State, Navy review six more OLF options

Published 1:26 am Wednesday, September 19, 2007

By Staff
Anderson ‘energized’ to find an alternative site for Navy
By NIKIE MAYO
News Editor
RALEIGH — Rear Adm. David Anderson said Tuesday the Navy’s fine-tuned mission is to find a suitable alternative to the landing field site in Washington and Beaufort counties.
To that end, the Navy will consider six North Carolina alternatives to its preferred “Site C” near Pocosin Lakes National Wildlife Refuge. Two sites are in Gates County and two are in Camden County in the northeast section of the state. Those sites are nearest to Naval Air Station Oceana in Virginia Beach, Va.
Two other sites on the state’s list are in the southeastern portion of the state. They are Angola Bay gameland on the border of Duplin and Pender counties and Hoffman Forest, which is state-owned land on the border of Jones and Onslow counties. The Navy already has some data on land in these areas because they were part of an outlying landing field study done in 2003, Anderson said.
Anderson and Bill Ross, secretary of the state’s Department of Environment and Natural Resources, made a joint presentation to Gov. Mike Easley’s Outlying Landing Field Study Group in Raleigh.

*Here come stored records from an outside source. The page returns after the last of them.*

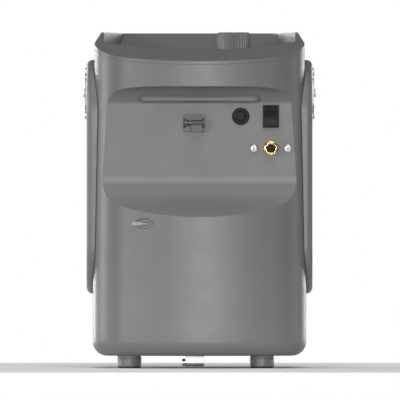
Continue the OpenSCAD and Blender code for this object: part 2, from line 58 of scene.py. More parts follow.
rear_low, rear_high = node_box("rear_housing")
HALF_W, HALF_D, BASE_Z = rear_high.x, rear_high.y, rear_low.z
TOP_Z = node_box("top_cover")[1].z
WALL = 3.0
FRONT_R, CORNER_R, REAR_R, HEM_R = 250.0, 40.0, 30.0, 13.0      # bowed front, upright corners, bottom edge
CREASE_Z, BEZEL_A = 281.4, math.radians(20)                     # where the sloped bezel starts, and its slope
LEAN_Z, SIDE_LEAN = 75.0, 1.5                                   # the sides lean in above this height
SHOULDER_Z, SHOULDER_IN, REAR_IN = TOP_Z - 10.2, 6.1, 9.0       # chamfer round the deck
ROOF_Z, ROOF_R, LIP_Z = 258.3, 17.0, 138.7                      # recess profile
WALL_LOW = Vector((23.6 - HALF_D, LIP_Z + 35.3))                # where the recess wall starts to turn out
LIP_AT = Vector((-HALF_D, LIP_Z))
WELL_Z = TOP_Z - 32.5                                           # floor of the control well
WELL_REAR_Y, WELL_SLOPE_Y = 72.0, 8.0                           # its rear end and its floor's rise
SEAM = 0.15                                                     # half the gap between the two housings
FIT = 0.3                                                       # gap round a piece set into the casing
SPAN = 120                                                      # half length of a cutter that runs right across
WALL_FRONT_Y, WALL_BACK_Y = -90, -60                            # reach of a cutter through the recess wall
AXIS_R = 0.001                                                  # radius of a turned profile's point on the axis


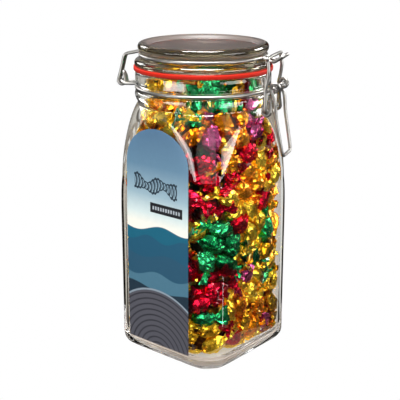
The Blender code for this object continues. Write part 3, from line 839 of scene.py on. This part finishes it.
def wireMaterial(v):
    # drawn steel wire with a bright zinc and nickel plate: a soft mirror, dulled in fine spots
    material, tree, output = newMaterial("platedDrawnSteel")
    where = addNode(tree, "ShaderNodeTexCoord")
    spots = addNode(tree, "ShaderNodeTexNoise", {
        "Scale": 1 / v["spotSize"], "Detail": 4.0, "Vector": where.outputs["Object"],
    })
    low, high = v["roughness"]
    rough = addNode(tree, "ShaderNodeMapRange", {0: spots, "To Min": low, "To Max": high})
    bright, dull = v["colours"]
    tone = addNode(tree, "ShaderNodeMix", {
        "data_type": "RGBA", 0: spots, 6: linearColour(bright), 7: linearColour(dull),
    })
    bump = addNode(tree, "ShaderNodeBump", {"Strength": 0.03, "Distance": v["spotDepth"], "Height": spots})
    shader = addNode(tree, "ShaderNodeBsdfPrincipled", {
        "Metallic": 1.0, "Base Color": tone.outputs[2], "Roughness": rough, "Normal": bump,
    })
    tree.links.new(shader.outputs[0], output.inputs[0])
    return material


plated = wireMaterial(wireValues)
for maker, body, nodeName in (
    (makeNeckRing, "jar", "neck_ring"), (makeLidRing, "lid", "lid_ring"),
    (makeLink, "link", "link"), (makeLever, "lever", "lever"),
):
    wire = maker(wireValues, plated)
    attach(wire, body)
    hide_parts(nodeName)
print("wires made")


# Label

labelValues = {
    "centre": -1.0 * mm,
    "halfWidth": 29.0 * mm,
    "bottom": 11.7 * mm,
    "sideTop": 148.5 * mm,
    "top": 172.9 * mm,
    "gap": 0.3 * mm,
    "thickness": 0.16 * mm,
    "columns": 97,
    "rows": 60,
    # the print, from here on: the sky's foot and height, and its colours upwards
    "skyFrom": 85 * mm,
    "skyHeight": 88 * mm,
    "sky": [
        (0.0, "#E4DACA"), (0.20, "#DEDACE"), (0.30, "#BCCAC9"), (0.46, "#869FAB"), (0.70, "#54758C"),
        (1.0, "#42617C"),
    ],
    # waves from the back one to the front one: level, height, length, shift, lean and colour
    "waves": [
        (101.0 * mm, 2.2 * mm, 45 * mm, 1.2, 0.06, "#02566E"),
        (93.0 * mm, 2.4 * mm, 34 * mm, 3.4, 0.05, "#124C66"),
        (80.0 * mm, 2.6 * mm, 52 * mm, 0.4, 0.0, "#1E4A62"),
        (66.0 * mm, 2.2 * mm, 40 * mm, 2.0, 0.05, "#3E687C"),
        (55.0 * mm, 2.0 * mm, 60 * mm, 4.4, 0.0, "#182C3A"),
    ],
    "waveEdge": 0.3 * mm,
    # the slate field: rings about a point, their spacing, and the trim round them
    "fieldCentre": (-1.0 * mm, 0.0, 4.0 * mm),
    "fieldReach": 49.5 * mm,
    "fieldEdge": 0.3 * mm,
    "ringSpacing": 4.2 * mm,
    "ringColours": ("#4A4A52", "#2C2C33"),
    "trimReach": 50.2 * mm,
    "trimWidths": (0.9 * mm, 0.5 * mm),
    "trimColour": "#7A8792",
    # the scroll: two rows of ovals side by side along a wavy line
    "scrollX": -2.0 * mm,
    "scrollLevel": 132.5 * mm,
    "scrollHalf": 20.3 * mm,
    "driftLength": 23.2 * mm,
    "driftHeight": 1.5 * mm,
    "tallLength": 17.4 * mm,
    "tallSwing": 1.4 * mm,
    "tallMean": 4.0 * mm,
    "ovalSpacing": 2.9 * mm,
    "ovalHalf": 2.3 * mm,
    "penSwell": 30.0,
    "penWidth": 0.17,
    "scrollInk": "#1C2C38",
    # the bar and its row of beads: middle, and half width, half height and colour of each
    "barMiddle": (8.0 * mm, 116.5 * mm),
    "bar": (15.0 * mm, 3.6 * mm, "#14161A"),
    "beadRow": (12.8 * mm, 1.3 * mm, "#9AA2A8"),
    "beadSpacing": 1.2 * mm,
    "beadWidth": 0.7 * mm,
    "grainSize": 50 / 13 * mm,
    "grainDepth": 0.2 * mm,
    "grainTone": (0.94, 1.05),
    "roughness": (0.36, 0.50),
}


def wallFace(x, z, offset, jar):
    # the glass face at -Y, found by stepping its angle until x fits
    y = np.full_like(x, jar["halfWidth"])
    for _ in range(8):
        reach = outerReach(np.arctan2(y, x), z, jar)
        y = np.sqrt(reach**2 - x**2)
    return np.stack([x, -y - offset, z], -1)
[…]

The panel, first formed in 2004, reconvened Tuesday for the first time since then, at the behest of the governor. The group will consider information related to the alternative sites and report to Easley and North Carolina’s congressional delegation within 60 days.
The Navy’s preferred site has encountered political and environmental opposition because of its location within four miles of the refuge. That sanctuary is home to thousands of migratory waterfowl, including snow geese and tundra swan. Still, state leaders said they didn’t want the opposition to mar North Carolina’s reputation as a military-friendly state.
The Navy also is studying 10 sites in rural Virginia, all within 70 nautical miles of Oceana. Those sites are being considered along with Fort Pickett, a favorite of U.S. Sen. John Warner, R-Va.
Secretary of the Navy Donald Winter and Navy officials will review the alternatives during the next 60 days to decide if any of them is worthy of a more in-depth study. The five sites named in the Navy’s supplemental environmental study from February remain “on the table,” Navy spokesman Ted Brown said. They include one in eastern Hyde County and one near Wilmar on the border of Beaufort and Craven counties, along with Site C. Of the remaining two, one is in Perquimans County and the other is in Bertie County.
The Navy’s first choice was picked in part because it is halfway between Oceana and Marine Corps Air Station Cherry Point in Havelock. Its location made it a suitable option for training military pilots from both bases. Its remoteness would allow pilots to practice takeoffs and landings of F/A-18 Super Hornets in a dark environment, thus simulating night landings of the jets, Navy officials have said.
But at least one thing has changed since the Navy took its first look at outlying landing field options, officials said.
MCAS Cherry Point will be able to support some of the training responsibilities that come with the two squadrons planned for that base, said Mark Anthony with the Navy’s Fleet Forces Command. How much can be done in Havelock is dependent at least partially on wind direction, he said.
Beaufort County Manager Paul Spruill called that development “a wild concept because we’ve always envisioned traffic going both ways.”
The majority of the squadrons — eight in all — will still go to Oceana.
Washington County Manager David Peoples asked Navy leaders to re-examine the economic impact of an OLF on his county. Peoples said he believes the Navy’s figures “greatly understate” what could be lost in Washington County.
The governor’s study group will meet about three more times over the next two months, but its next meeting has not been set.